## Data:
◆ ◆ ◆
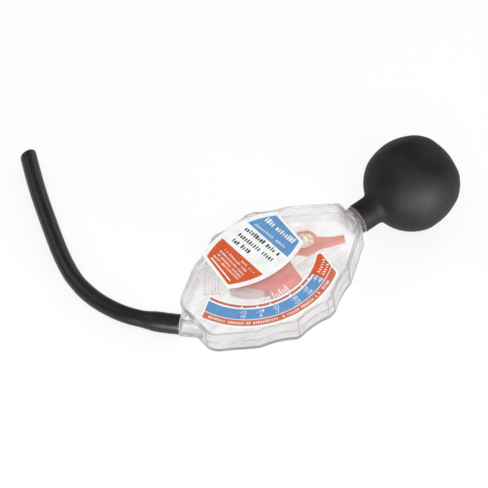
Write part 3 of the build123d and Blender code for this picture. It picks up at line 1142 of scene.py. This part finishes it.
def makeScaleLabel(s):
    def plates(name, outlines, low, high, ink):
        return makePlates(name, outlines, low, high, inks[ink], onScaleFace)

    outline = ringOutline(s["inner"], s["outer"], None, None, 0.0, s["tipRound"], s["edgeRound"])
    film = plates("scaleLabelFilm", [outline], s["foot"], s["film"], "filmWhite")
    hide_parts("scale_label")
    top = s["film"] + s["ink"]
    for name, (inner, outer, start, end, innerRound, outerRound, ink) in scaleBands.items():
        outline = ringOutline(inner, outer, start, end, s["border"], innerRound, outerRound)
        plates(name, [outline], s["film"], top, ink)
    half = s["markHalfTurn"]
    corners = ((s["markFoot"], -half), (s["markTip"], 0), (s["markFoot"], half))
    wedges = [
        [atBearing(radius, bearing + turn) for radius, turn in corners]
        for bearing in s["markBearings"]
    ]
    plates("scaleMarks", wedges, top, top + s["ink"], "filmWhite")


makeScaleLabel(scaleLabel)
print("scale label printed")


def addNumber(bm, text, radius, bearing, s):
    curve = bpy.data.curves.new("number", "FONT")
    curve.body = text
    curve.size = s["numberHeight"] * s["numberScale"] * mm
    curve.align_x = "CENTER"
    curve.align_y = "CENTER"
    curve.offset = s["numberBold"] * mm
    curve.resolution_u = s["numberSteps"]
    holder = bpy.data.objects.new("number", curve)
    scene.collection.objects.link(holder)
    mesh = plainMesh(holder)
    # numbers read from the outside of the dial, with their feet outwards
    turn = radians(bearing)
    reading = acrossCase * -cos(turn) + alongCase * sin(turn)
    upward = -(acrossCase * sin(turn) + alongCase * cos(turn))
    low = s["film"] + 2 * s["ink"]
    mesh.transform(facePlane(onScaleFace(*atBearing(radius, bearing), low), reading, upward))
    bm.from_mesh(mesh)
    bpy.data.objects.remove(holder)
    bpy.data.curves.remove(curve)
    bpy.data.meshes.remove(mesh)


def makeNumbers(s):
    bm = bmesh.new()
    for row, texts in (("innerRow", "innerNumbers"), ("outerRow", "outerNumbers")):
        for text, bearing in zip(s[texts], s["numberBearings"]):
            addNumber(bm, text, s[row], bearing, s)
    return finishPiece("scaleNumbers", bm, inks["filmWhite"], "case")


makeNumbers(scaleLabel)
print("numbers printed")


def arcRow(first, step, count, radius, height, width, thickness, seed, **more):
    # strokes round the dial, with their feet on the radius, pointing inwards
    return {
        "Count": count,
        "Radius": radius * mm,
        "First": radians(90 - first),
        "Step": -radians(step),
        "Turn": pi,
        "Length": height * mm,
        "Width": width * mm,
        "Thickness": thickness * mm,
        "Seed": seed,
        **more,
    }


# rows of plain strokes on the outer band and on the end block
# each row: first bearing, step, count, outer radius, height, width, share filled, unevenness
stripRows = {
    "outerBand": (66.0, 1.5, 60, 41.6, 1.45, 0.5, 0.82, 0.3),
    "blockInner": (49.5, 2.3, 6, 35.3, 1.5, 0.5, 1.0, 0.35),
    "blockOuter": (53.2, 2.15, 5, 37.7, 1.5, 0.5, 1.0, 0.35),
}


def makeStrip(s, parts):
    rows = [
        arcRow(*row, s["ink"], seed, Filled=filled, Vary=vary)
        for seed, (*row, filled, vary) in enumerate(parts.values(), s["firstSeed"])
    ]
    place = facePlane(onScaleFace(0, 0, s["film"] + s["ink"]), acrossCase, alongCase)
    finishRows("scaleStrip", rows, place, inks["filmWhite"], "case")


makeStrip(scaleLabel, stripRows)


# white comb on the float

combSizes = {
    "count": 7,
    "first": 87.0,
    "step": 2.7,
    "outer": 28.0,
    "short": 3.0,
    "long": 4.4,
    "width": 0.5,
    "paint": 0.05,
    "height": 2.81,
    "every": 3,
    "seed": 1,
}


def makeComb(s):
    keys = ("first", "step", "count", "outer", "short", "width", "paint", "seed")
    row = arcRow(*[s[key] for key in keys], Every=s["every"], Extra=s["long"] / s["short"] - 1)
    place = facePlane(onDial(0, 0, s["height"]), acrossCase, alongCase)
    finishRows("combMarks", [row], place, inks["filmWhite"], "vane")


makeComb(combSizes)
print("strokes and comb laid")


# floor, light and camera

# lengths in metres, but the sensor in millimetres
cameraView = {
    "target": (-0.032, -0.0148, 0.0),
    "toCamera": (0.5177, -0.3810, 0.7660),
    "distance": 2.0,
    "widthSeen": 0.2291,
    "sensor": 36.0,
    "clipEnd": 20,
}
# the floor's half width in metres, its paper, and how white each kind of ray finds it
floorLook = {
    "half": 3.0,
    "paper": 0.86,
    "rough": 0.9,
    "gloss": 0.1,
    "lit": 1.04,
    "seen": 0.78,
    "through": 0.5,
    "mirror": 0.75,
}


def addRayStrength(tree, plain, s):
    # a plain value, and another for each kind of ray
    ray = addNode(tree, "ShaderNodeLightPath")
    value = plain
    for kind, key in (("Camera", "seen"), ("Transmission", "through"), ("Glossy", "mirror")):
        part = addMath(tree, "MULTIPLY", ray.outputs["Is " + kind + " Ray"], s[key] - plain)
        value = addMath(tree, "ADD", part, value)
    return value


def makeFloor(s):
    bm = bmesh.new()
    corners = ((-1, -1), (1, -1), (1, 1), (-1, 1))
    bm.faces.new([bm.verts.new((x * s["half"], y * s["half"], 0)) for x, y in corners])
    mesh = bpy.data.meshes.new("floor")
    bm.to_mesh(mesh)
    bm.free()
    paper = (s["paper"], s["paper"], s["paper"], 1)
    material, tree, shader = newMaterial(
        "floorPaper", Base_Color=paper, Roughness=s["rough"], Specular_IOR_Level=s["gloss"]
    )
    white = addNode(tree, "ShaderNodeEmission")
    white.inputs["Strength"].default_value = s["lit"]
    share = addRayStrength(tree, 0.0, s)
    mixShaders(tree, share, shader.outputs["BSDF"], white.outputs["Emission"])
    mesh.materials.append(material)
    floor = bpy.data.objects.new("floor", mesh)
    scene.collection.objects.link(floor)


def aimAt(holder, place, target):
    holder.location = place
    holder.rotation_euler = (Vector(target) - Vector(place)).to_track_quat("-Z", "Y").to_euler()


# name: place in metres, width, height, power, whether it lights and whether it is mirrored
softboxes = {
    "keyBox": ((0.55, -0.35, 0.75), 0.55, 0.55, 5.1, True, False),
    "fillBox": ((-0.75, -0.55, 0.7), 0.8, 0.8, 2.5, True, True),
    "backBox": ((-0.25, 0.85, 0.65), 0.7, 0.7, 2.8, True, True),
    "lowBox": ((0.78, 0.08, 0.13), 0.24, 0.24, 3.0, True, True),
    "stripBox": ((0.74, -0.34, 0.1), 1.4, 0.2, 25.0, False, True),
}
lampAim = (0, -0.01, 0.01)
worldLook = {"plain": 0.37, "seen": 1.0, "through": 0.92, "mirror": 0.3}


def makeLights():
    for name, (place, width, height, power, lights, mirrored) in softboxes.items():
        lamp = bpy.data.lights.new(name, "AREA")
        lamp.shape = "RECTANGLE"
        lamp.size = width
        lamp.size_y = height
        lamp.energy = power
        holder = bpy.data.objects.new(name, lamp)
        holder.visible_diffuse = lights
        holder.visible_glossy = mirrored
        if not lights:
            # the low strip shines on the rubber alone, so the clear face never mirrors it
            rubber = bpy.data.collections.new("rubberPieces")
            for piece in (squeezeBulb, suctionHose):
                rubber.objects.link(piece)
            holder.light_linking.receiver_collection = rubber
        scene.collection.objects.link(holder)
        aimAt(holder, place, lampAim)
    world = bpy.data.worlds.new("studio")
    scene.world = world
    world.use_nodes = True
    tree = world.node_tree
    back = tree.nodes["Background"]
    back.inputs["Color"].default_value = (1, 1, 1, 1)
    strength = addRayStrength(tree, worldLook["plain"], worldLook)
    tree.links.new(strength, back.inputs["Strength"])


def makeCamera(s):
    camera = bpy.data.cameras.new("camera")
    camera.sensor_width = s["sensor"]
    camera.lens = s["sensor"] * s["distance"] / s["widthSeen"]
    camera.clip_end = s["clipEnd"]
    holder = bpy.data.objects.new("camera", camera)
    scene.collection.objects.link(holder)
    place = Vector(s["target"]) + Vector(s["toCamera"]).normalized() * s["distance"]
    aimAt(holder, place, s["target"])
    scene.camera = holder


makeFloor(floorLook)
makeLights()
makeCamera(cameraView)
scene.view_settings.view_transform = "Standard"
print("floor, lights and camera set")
◆ ◆ ◆
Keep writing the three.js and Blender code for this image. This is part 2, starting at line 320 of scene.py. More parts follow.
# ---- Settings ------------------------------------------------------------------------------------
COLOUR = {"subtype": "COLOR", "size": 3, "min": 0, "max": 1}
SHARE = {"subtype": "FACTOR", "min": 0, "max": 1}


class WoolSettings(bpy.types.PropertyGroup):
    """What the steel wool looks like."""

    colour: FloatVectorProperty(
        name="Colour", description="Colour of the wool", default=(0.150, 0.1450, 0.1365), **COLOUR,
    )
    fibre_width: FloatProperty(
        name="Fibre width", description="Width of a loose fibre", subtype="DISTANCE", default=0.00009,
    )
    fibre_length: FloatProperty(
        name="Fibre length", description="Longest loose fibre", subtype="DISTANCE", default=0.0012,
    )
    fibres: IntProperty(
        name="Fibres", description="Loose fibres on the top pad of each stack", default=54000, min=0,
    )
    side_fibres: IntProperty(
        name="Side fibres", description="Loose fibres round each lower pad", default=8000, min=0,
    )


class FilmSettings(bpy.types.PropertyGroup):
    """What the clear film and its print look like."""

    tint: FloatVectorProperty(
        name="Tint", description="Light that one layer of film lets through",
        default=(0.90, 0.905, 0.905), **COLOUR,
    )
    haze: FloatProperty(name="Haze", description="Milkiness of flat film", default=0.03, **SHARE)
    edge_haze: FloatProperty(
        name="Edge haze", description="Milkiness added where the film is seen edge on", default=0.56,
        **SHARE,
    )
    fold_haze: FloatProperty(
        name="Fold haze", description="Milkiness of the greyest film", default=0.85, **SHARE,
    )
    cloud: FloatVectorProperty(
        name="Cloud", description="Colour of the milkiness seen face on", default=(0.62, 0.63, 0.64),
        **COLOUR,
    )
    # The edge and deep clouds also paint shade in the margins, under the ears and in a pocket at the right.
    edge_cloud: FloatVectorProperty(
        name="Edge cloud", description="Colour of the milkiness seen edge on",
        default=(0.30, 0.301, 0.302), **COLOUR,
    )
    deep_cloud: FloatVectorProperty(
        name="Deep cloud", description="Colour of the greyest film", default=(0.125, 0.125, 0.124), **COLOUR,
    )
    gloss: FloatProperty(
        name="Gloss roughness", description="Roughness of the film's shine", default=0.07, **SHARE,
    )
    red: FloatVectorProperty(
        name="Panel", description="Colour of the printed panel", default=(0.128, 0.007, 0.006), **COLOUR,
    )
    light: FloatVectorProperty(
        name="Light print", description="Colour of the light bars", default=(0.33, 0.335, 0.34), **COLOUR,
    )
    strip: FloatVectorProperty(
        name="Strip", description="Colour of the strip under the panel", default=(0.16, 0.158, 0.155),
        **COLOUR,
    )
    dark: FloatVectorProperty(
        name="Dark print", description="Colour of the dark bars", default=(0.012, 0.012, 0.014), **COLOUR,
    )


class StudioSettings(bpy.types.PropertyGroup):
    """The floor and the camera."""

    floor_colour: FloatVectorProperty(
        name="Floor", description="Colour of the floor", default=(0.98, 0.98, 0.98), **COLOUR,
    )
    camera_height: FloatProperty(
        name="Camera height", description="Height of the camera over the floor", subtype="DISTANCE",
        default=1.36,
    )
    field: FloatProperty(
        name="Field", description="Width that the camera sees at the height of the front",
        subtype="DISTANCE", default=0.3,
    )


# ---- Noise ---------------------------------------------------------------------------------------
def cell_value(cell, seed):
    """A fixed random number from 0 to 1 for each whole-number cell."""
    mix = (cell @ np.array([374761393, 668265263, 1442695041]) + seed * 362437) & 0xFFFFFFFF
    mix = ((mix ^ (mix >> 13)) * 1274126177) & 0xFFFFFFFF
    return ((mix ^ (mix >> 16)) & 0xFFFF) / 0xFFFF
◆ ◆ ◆
## Short exercise:
Using the entries above, return exactly the lines from the line with "Write part 3" to the line with "high, inks[ink], onScaleFace)", counting both of those lines.

## Problem solution:
Write part 3 of the build123d and Blender code for this picture. It picks up at line 1142 of scene.py. This part finishes it.
def makeScaleLabel(s):
    def plates(name, outlines, low, high, ink):
        return makePlates(name, outlines, low, high, inks[ink], onScaleFace)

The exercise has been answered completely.